In areas with long cable runs, high solar installation density and few distribution transformers, voltage rise near inverter terminals is likely to cause inverter islanding once the allowable limit for LV phase voltage, about 268V, is reached.
In stiff networks, voltage rise is contained, However, substation problems can emerge, such as the obscuring of network faults or interference with the operation of tap changers and VAr compensation.
Solutions for achieving remote control are there in principle if not in practice. What is needed is a ‘demand response enabling device’ (DRED). This mouthful is mentioned in AS4755, and the Standard calls out all sorts of DREDs, such as for air-conditioners and pool pumps.
In smart networks of the future DREDs would, for example, switch off some devices in consumer premises at opportune times, based on high kW demand peaks.
The 2015 edition of AS/NZS4777 clearly envisages the use of DREDs. The output of a DRED has to match that of a port (now specified as an RJ45) on the solar inverter. According to AS/NZS4777.2 the following commands are provided for remote operation:
DRM0 Operate the disconnection device – this is mandatory
DRM1 Do not consume energy from the grid
DRM2 Do not consume at more than 50% of rated power
DRM3 Do not consume at more than 75% of rated power and export reactive power if capable.
The AS/NZS4777-2015 standard leaves a big question mark over interfacing with DREDs.
It actually allows for inverters without inbuilt remote control by permitting the DRM0 function to be achieved in external circuitry. So why can’t 2005 edition inverters be used in new installations?
Harbinger of smart networks
DREDs have been around for a long time, although mainly as a concept in Australia.
Their implementation was heralded as essential to smart networks of the future, and it was a big selling feature for smart meters. Practical demand response continues to be an enduring discussion item.
DREDs need some sort of input as well as an output. The latter can be a control relay whose contacts switch the targeted loads, although short-range Zigbee radio would be far more elegant and less costly from an installation viewpoint.
The input is the problem, as there are many ways for DNSPs to communicate. Power line communication, such as ripple control (favoured in Queensland), is one; radio, cellular radio and the mobile network are also available.
Are smart meters the ticket?
The DRED of choice is a smart meter, you would think.
Obviously meters would have to be equipped with relays or with signal outputs that could control relays.

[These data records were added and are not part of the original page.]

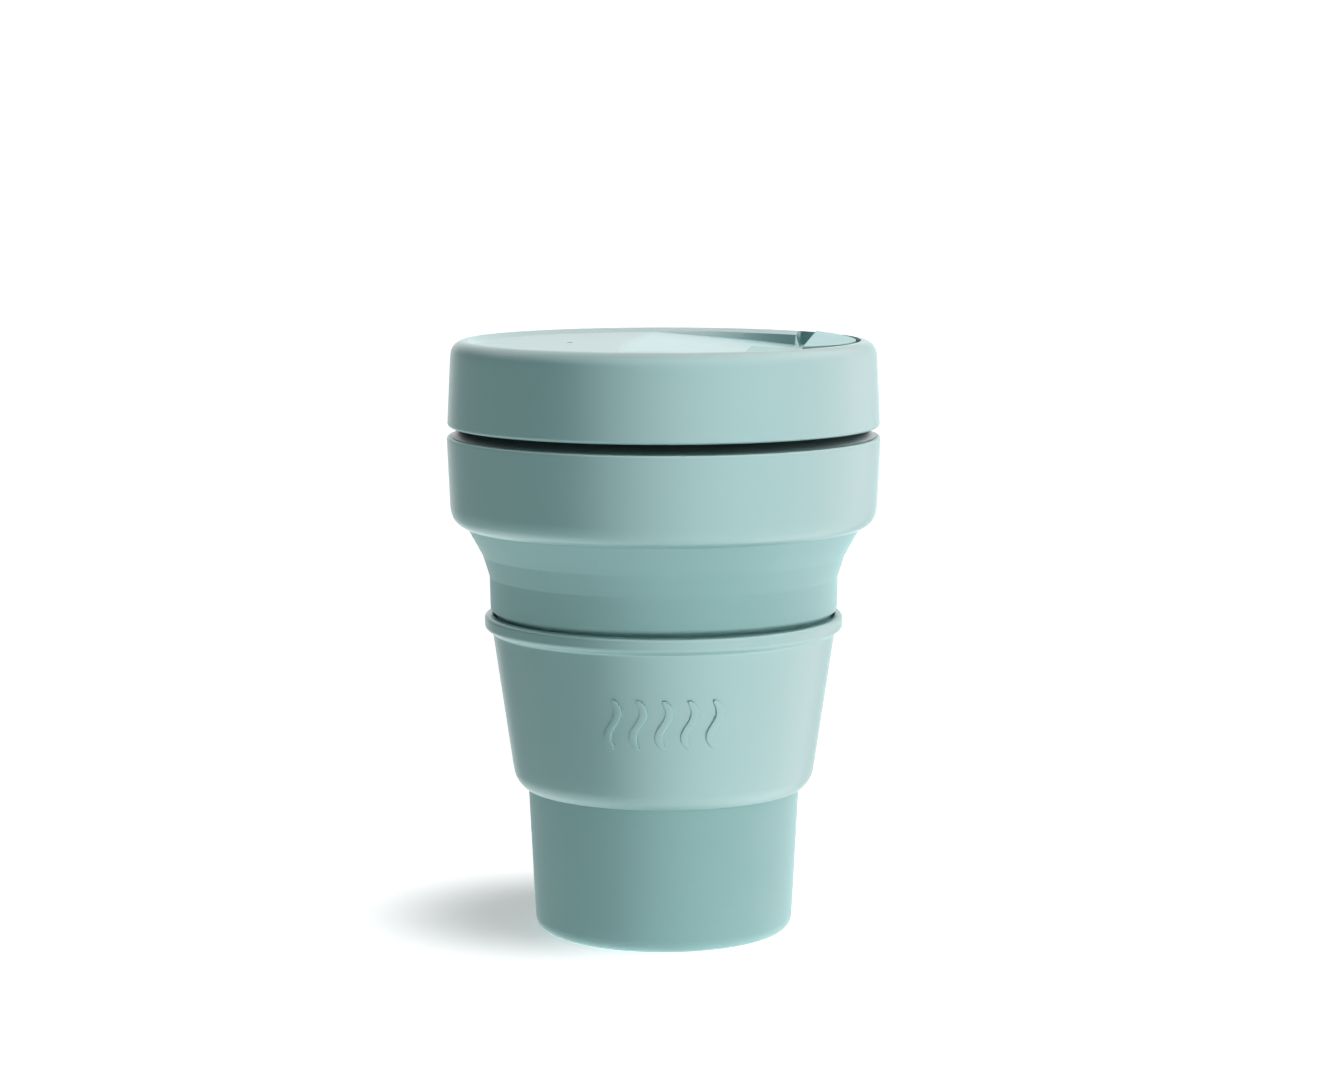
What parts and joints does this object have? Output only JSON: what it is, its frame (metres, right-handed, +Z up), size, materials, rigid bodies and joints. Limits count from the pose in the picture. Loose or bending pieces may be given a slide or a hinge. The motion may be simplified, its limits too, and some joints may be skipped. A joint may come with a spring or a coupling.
{
  "type": "collapsible travel cup",
  "caption": "Collapsible silicone travel cup with a rigid collar, screw lid with flip stopper, and a slide-on heat sleeve.",
  "frame": {"origin": "centre of the foot, on the table plane", "axes": "+Z up the cup's axis, +X towards the drinking side of the lid"},
  "size_m": [0.092, 0.092, 0.1268],
  "materials": {
    "silicone": "satin food-grade silicone, sage green, very fine dry bloom",
    "plastic": "satin moulded polypropylene, sage green, fine spark-eroded texture"
  },
  "bodies": {
    "base": {"base_section": "silicone", "lower_fold": "silicone"},
    "middle": {"middle_section": "silicone", "upper_fold": "silicone"},
    "sleeve": {"heat_sleeve": "plastic"},
    "collar": {"collar_ring": "plastic", "rim_section": "silicone"},
    "lid_seal": {"seal_ring": "silicone"},
    "lid": {"lid_shell": "plastic", "stopper_anchor": "silicone", "stopper_hinge": "silicone"},
    "flap": {"stopper_flap": "silicone"}
  },
  "joints": [
    {"name": "lower_collapse", "type": "slide", "parent": "base", "child": "middle", "axis": [0, 0, -1], "range_m": [0, 0.03], "deforming": ["lower_fold"]},
    {"name": "upper_collapse", "type": "slide", "parent": "middle", "child": "collar", "axis": [0, 0, -1], "range_m": [0, 0.039], "deforming": ["upper_fold"]},
    {"name": "sleeve_slide", "type": "slide", "parent": "middle", "child": "sleeve", "axis": [0, 0, -1], "range_m": [0, 0.03]},
    {"name": "lid_rise", "type": "slide", "parent": "collar", "child": "lid_seal", "axis": [0, 0, 1], "range_m": [0, 0.012]},
    {"name": "lid_turn", "type": "hinge", "parent": "lid_seal", "child": "lid", "pos_m": [0, 0, 0.118], "axis": [0, 0, 1], "range_deg": [0, 540]},
    {"name": "stopper_flip", "type": "hinge", "parent": "lid", "child": "flap", "pos_m": [0.02916, -0.00281, 0.1242], "axis": [-0.0958, -0.9954, 0], "range_deg": [0, 130], "deforming": ["stopper_hinge"]}
  ],
  "couplings": [
    {"joint": "lid_rise", "follows": "lid_turn", "m_per_rad": 0.0012732}
  ]
}
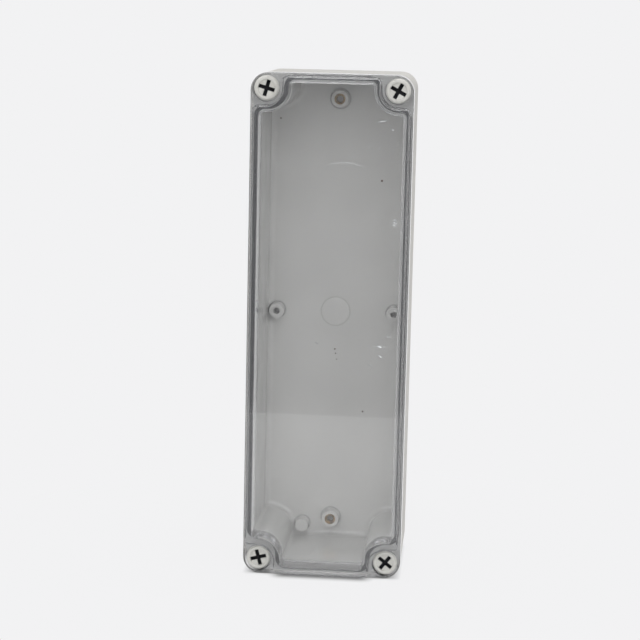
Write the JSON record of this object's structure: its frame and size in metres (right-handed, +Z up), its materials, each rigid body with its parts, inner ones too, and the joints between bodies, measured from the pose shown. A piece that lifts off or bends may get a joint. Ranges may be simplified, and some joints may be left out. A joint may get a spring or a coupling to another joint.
{
  "type": "waterproof project box",
  "caption": "Long moulded enclosure with a smoked clear raised lid, a seal in its rim, captive corner screws and brass-insert bosses inside.",
  "frame": {"origin": "centre of the box's outline at the face it stands on, its lower short end", "axes": "+X along the width, to the right seen from the lid; -Y out of the lid, +Y out of the back; +Z up along the length"},
  "size_m": [0.079, 0.07, 0.25],
  "materials": {
    "box_abs": "light grey moulded ABS with a fine matt texture",
    "lid_polycarbonate": "smoked clear moulded polycarbonate, polished",
    "seal_silicone": "matt silicone rubber",
    "screw_cap_nylon": "light grey moulded nylon",
    "screw_steel": "dark blackened steel",
    "insert_brass": "turned brass"
  },
  "bodies": {
    "base": {"base": "box_abs", "lid_gasket": "seal_silicone", "post_insert_top_left": "insert_brass", "post_insert_top_right": "insert_brass", "post_insert_bottom_left": "insert_brass", "post_insert_bottom_right": "insert_brass", "floor_insert_top": "insert_brass", "floor_insert_bottom": "insert_brass"},
    "lid": {"lid": "lid_polycarbonate"},
    "screw_travel_top_left": {"screw_ring_top_left": "seal_silicone"},
    "screw_top_left": {"screw_cap_top_left": "screw_cap_nylon", "screw_core_top_left": "screw_steel"},
    "screw_travel_top_right": {"screw_ring_top_right": "seal_silicone"},
    "screw_top_right": {"screw_cap_top_right": "screw_cap_nylon", "screw_core_top_right": "screw_steel"},
    "screw_travel_bottom_left": {"screw_ring_bottom_left": "seal_silicone"},
    "screw_bottom_left": {"screw_cap_bottom_left": "screw_cap_nylon", "screw_core_bottom_left": "screw_steel"},
    "screw_travel_bottom_right": {"screw_ring_bottom_right": "seal_silicone"},
    "screw_bottom_right": {"screw_cap_bottom_right": "screw_cap_nylon", "screw_core_bottom_right": "screw_steel"}
  },
  "joints": [
    {"name": "lid_lift", "type": "slide", "parent": "base", "child": "lid", "axis": [0, -1, 0], "range_m": [0, 0.08]},
    {"name": "screw_travel_top_left", "type": "slide", "parent": "lid", "child": "screw_travel_top_left", "axis": [0, -1, 0], "range_m": [0, 0.008]},
    {"name": "screw_turn_top_left", "type": "hinge", "parent": "screw_travel_top_left", "child": "screw_top_left", "pos_m": [-0.0319, -0.0237, 0.2424], "axis": [0, -1, 0], "range_deg": [0, 4114.3]},
    {"name": "screw_travel_top_right", "type": "slide", "parent": "lid", "child": "screw_travel_top_right", "axis": [0, -1, 0], "range_m": [0, 0.008]},
    {"name": "screw_turn_top_right", "type": "hinge", "parent": "screw_travel_top_right", "child": "screw_top_right", "pos_m": [0.0319, -0.0237, 0.2424], "axis": [0, -1, 0], "range_deg": [0, 4114.3]},
    {"name": "screw_travel_bottom_left", "type": "slide", "parent": "lid", "child": "screw_travel_bottom_left", "axis": [0, -1, 0], "range_m": [0, 0.008]},
    {"name": "screw_turn_bottom_left", "type": "hinge", "parent": "screw_travel_bottom_left", "child": "screw_bottom_left", "pos_m": [-0.0319, -0.0237, 0.0076], "axis": [0, -1, 0], "range_deg": [0, 4114.3]},
    {"name": "screw_travel_bottom_right", "type": "slide", "parent": "lid", "child": "screw_travel_bottom_right", "axis": [0, -1, 0], "range_m": [0, 0.008]},
    {"name": "screw_turn_bottom_right", "type": "hinge", "parent": "screw_travel_bottom_right", "child": "screw_bottom_right", "pos_m": [0.0319, -0.0237, 0.0076], "axis": [0, -1, 0], "range_deg": [0, 4114.3]}
  ],
  "couplings": [
    {"joint": "screw_turn_top_left", "follows": "screw_travel_top_left", "rad_per_m": 8976},
    {"joint": "screw_turn_top_right", "follows": "screw_travel_top_right", "rad_per_m": 8976},
    {"joint": "screw_turn_bottom_left", "follows": "screw_travel_bottom_left", "rad_per_m": 8976},
    {"joint": "screw_turn_bottom_right", "follows": "screw_travel_bottom_right", "rad_per_m": 8976}
  ]
}
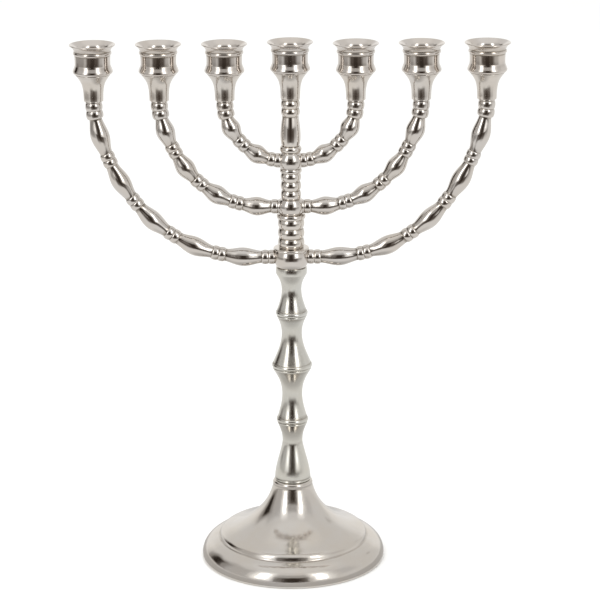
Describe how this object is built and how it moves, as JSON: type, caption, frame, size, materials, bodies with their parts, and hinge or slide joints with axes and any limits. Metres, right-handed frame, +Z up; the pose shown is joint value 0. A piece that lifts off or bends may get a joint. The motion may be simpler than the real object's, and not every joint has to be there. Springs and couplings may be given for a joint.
{
  "type": "menorah",
  "caption": "Branched candelabrum for ritual candles: beaded curved arms in one plane, each with a flared candle cup, on a knopped stem and a round hollow foot.",
  "frame": {"origin": "middle of the foot's flat underside, on the post's axis", "axes": "+Z up the post, +X and -X along the branches, +Y to the back"},
  "size_m": [0.2858, 0.1242, 0.3561],
  "materials": {
    "nickel_foot": "polished nickel plate on cast brass",
    "nickel_turned": "polished nickel plate on turned brass",
    "nickel_cast": "polished nickel plate on cast brass",
    "nickel_cup": "polished nickel plate on turned brass",
    "steel_fastener": "zinc-plated steel"
  },
  "bodies": {
    "root": {"foot": "nickel_foot", "foot_washer": "steel_fastener", "foot_nut": "steel_fastener", "tie_rod": "steel_fastener", "stem_low": "nickel_turned", "stem_lower_middle": "nickel_turned", "stem_upper_middle": "nickel_turned", "stem_top": "nickel_turned", "branch_pair_outer": "nickel_cast", "post_beads_lower": "nickel_turned", "branch_pair_middle": "nickel_cast", "post_beads_upper": "nickel_turned", "branch_pair_inner": "nickel_cast", "post_head": "nickel_turned", "neck_centre": "nickel_turned", "candle_cup_centre": "nickel_cup", "neck_inner_left": "nickel_turned", "candle_cup_inner_left": "nickel_cup", "neck_inner_right": "nickel_turned", "candle_cup_inner_right": "nickel_cup", "neck_middle_left": "nickel_turned", "candle_cup_middle_left": "nickel_cup", "neck_middle_right": "nickel_turned", "candle_cup_middle_right": "nickel_cup", "neck_outer_left": "nickel_turned", "candle_cup_outer_left": "nickel_cup", "neck_outer_right": "nickel_turned", "candle_cup_outer_right": "nickel_cup", "cup_screws": "steel_fastener"}
  },
  "joints": []
}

In Victoria, which has been a leader in smart meter installations, ‘mesh radio’ is the system of choice, and WiMAX mainly for regional areas.
Other states have not been nearly as active. Queensland and South Australia have virtually no smart meter roll-out, and the program in NSW is in its infancy.
Mesh architecture is, in effect, a router network minus the cabling between nodes (individual smart meters). It is built of peer radio devices that don’t have to be cabled to a wired port like WLAN access points.
Mesh architecture sustains signal strength by breaking long distances into a series of shorter hops (between smart meters). Intermediate nodes not only boost the signal, but co-operatively make forwarding decisions based on knowledge of the network, thus performing routing.
Mesh radio operates on a frequency of 900MHz.
Jemena, Citipower, United Energy and Powercor use this communication method. WiMAX is used by SPAusnet.
Unlike WiFi, the range of WiMAX is typically measured in kilometres rather than metres. The main difference between the two Standards is that WiFi is focused on LAN technology and WiMAX is a metropolitan area network technology. WiMAX uses a frequency of 2.4 GHz.
However, there’s a fly in the ointment for smart meters – the Federal Government’s strategy ‘the power of choice’. This is basically a fragmenting of the electricity supply sector into competing and theoretically more efficient sub-units. DNSPs will relinquish their metering responsibility by December 2017, leaving a raft of stranded metering assets.
New metering assets will become the responsibility of ‘metering co-ordinators’ – independent companies that will work with other companies for meter communication, installation, service, etc.
In Victoria’s case that leaves a big question mark over established meter communication systems.
In short, it seems that the new 2015 edition solar inverters are arbitrarily replacing the earlier complying hardware without giving DNSPs control over inverter output to the grid. There is no short-term prospect of effectively controlling DREDs, whether embodied in smart meters or as stand-alone devices.
Power factor and balance
Network compliance regulations increasingly demand lagging power factor operation of inverters.
The usual requirement is for 0.9, which represents a phase angle of 26°. The thinking is that it will limit technical losses in the LV distribution network by supplying reactive VA power to domestic loads.
The accompanying figure illustrates the manner in which power factor can be controlled.
Lag angle j is measured by inverter control circuitry, and the internally generated voltage phase E is adjusted so that the voltage drop on the inductor connecting to the grid allows for required power angle d.
Thus effective power output from the inverter is controlled by controlling the power angle. However, reactive power can also be the primary control strategy. The limitation on power and power factor control is finally the VA rating of the inverter-panel assembly, so that eventually a choice has to be made between exported power and power factor improvement.
Phase balance is yet another requirement, but DNSPs often have a big problem that is beyond rectification by inverters.
Phase balance for three-phase inverters is a requirement of AS/NZS4777-2015, although if current balance cannot be achieved then at least voltage balance is required.
In practice this equally challenging, because balance in LV distribution is very difficult to achieve, and even more so with asymmetrical distribution of single-phase solar PV.